The central dilemma SB 282 attempts to resolve is speeding residential electrification by removing private and local roadblocks versus preserving local judgment and site‑specific safety oversight: the faster, cheaper path helps most routine swaps but risks underestimating complex, safety‑sensitive installations and imposes administrative burdens and legal friction on local governments and HOAs.

SB 282 trades speed and uniformity for some clarity and local flexibility. Asynchronous inspections and checklist‑driven automated permitting speed standard swap‑outs, but they rely on inspectors correctly distinguishing low‑risk swap‑outs from installs that genuinely require structural, electrical, or drainage work.

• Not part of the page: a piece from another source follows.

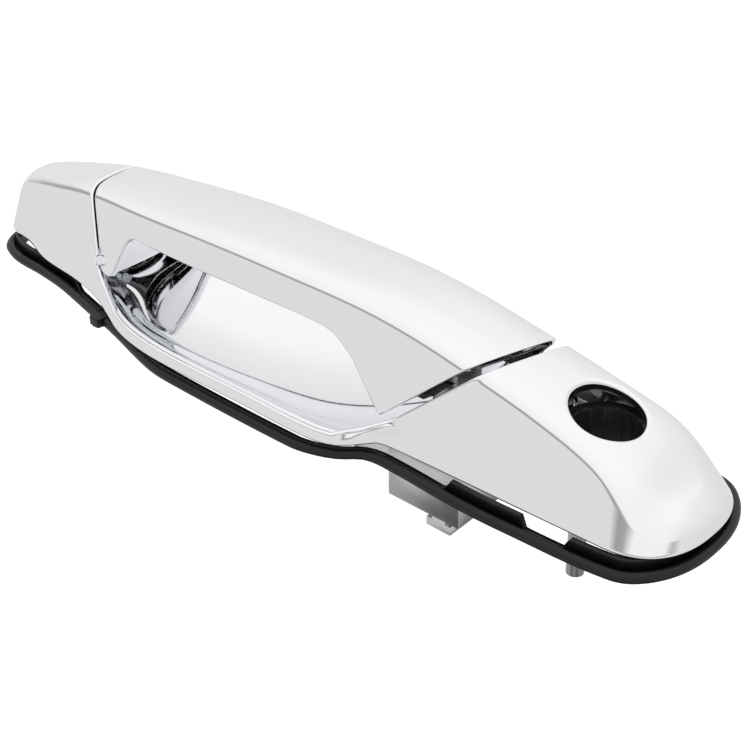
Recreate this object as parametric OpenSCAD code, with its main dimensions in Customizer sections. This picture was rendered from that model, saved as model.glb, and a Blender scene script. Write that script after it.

The statute delegates that line‑drawing to the Energy Commission’s checklist and to local building officials, but the bill leaves open how granular the checklist will be and how jurisdictions will interpret items like “architectural changes” or “electrical panel upgrades.” That ambiguity can produce uneven results in practice: a conservative inspector and a permissive one could reach different outcomes on identical jobs.

Implementation imposes real costs on local governments. While the bill exempts very small jurisdictions, many counties and cities will need new software, staff training, and revised workflows to operate automated permitting and asynchronous inspections.

The bill contemplates reimbursement only if the State Mandates Commission so finds; until then, localities may shoulder up‑front expenses. The fee‑cap plus exception process attempts to balance homeowner affordability and accurate cost recovery, but the requirement for jurisdictions to produce “substantial evidence” and fixed public fees could spawn litigation over what counts as reasonable cost, or encourage jurisdictions to bundle services to justify higher fees.

Finally, the bill asserts statewide concern to reach charter cities — a constitutional flashpoint that has prompted litigation in past preemption disputes. The bill’s broad preemptive language and the Civil Code change to void private restrictions may trigger legal challenges from municipalities and homeowners associations asserting local control or contract rights.

Those challenges could delay implementation and create uncertainty about the reach of the new statewide rules.